O desejo e a mobilidade social 13/02/2014

Por Italo Venturelli

Podemos nos livrar de muita coisa na vida, mas não de nós mesmos

Cada vez mais, chegam ao consultório dos psicanalistas pessoas bem diferentes entre si, mas com estórias de vida semelhantes a contar. Nasceram na periferia, trabalharam desde a adolescência – enquanto estudavam, formaram-se ou estão em vias de se formar na universidade. No entanto, o sucesso de tanto esforço singular que os sociólogos chamam, genericamente, de “mobilidade social”, não lhes traz a felicidade prometida por quem segue ao senso comum de que “em se estudando, tudo dá”. Não dá.

Isso porque a questão da mobilidade social não se resume a programas governamentais ou privados de incentivo ao estudo. O período de prosperidade pelo qual passa o país, apesar das tempestades econômicas mundo afora, foi capaz de proporcionar a milhões de brasileiros uma boa posição social com direito a realizar os sonhos de consumo. O estudo não somente lhes abriu as portas de melhores empregos, como lhes abriu seus horizontes culturais. Curtem cinema, literatura, música. A consciência política adquirida pela formação intelectual os fez mais exigentes em relação aos serviços públicos.

No entanto, as pessoas deparam-se com uma sociedade que insiste em não somente manter as barreiras de classe social, como também reforçar as diferenças de pertencimento em grupos invisíveis. Enfrentam a sociedade brasileira organizada sem uma razão clara, na qual cada um tem sua turma ou sua paróquia, como dizia Lacan. Isso se percebe nas manifestações de rua que agregam desde grupos pacíficos a criminosos que não hesitam fazer de um rojão uma arma mortífera. Torna-se visível quando “pessoas de bem” amarram uma criança negra no poste, quando vizinhos assustados fecham vias públicas com uma chancela para controlar os transeuntes. Mais drasticamente, as novas identificações “paroquiais” mostram-se quando as bandeiras dos “outros” são queimadas, quando se agridem repórteres que registram o que não se quer nem mostrar, nem ver.

As barreiras sociais, antes delimitadas pelo acesso ao estudo e ao emprego, agora são mais sutis, mais íntimas. Muitas das pessoas que vivem aquilo que se chama de “mobilidade social” chegam para a psicanálise. Trazem a queixa da amarga experiência de sair de um grupo social, para qual passam a ser “os metidos” e chegar a outro, para o qual “não têm berço”. Queriam muito essa conquista. A vontade, o querer, não lhes falta, e nem o desejo. Mas, como sustentar o desejo? Eis a questão.

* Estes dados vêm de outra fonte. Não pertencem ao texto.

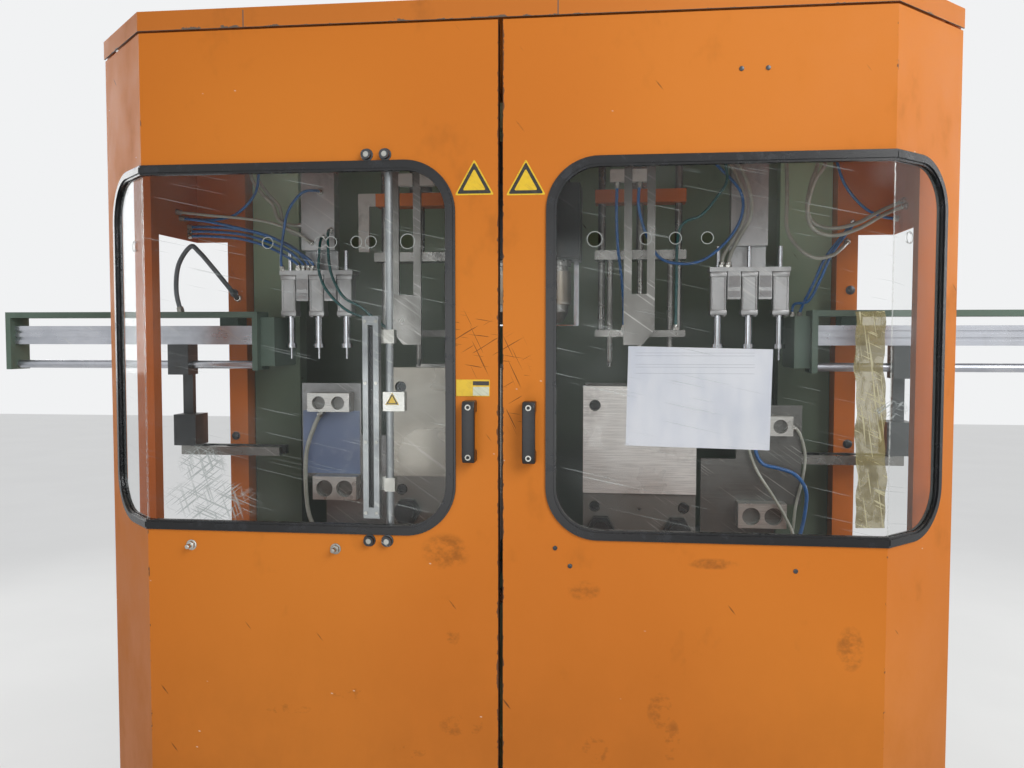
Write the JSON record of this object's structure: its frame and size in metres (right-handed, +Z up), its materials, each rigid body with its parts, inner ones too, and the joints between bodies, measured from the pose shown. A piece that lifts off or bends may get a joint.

Para Jorge Forbes, o psicanalista leva a pessoa a tentar responder sobre o que deseja. Ocorre que desejar e querer não são uma dupla harmônica. O desejo é algo muito diferente do querer e da necessidade. Para o ser humano, estar com alguém é necessário. Estar com aquele alguém é desejo. Necessidade é algo que, normalmente, está vinculada à sobrevida do ser humano. Desejo é aquilo que sai do universal da sobrevida e singulariza, tira do grupo. O problema é que aquilo que tira do grupo deixa muito inseguro. Portanto, para dizer que quer o que se deseja, é preciso ter coragem. No entanto, infelizmente, uma grande parte das pessoas é covarde frente a seu desejo e procura, de alguma maneira, identificar-se com um grupo, um movimento, com alguma ideologia, efêmera em tempos pós-modernos, diga-se de passagem. A presença física do amigo, do amado, do familiar, do próximo, reconecta a pessoa com esse ponto fundamental.

Mas não é só isso. Podemos nos livrar de muita coisa na vida, mas não de nós mesmos. Não dá para fugir desse ponto íntimo desconhecido, promotor de nossas paixões, dessa força estranha vivida na sensação do “mais forte que eu “. E esse ponto íntimo independe de qualquer identificação. Encontrá-lo numa psicanálise representa talvez só mais um esforço que as pessoas que partiram em busca de uma transformação em suas vidas tão bem conhecem.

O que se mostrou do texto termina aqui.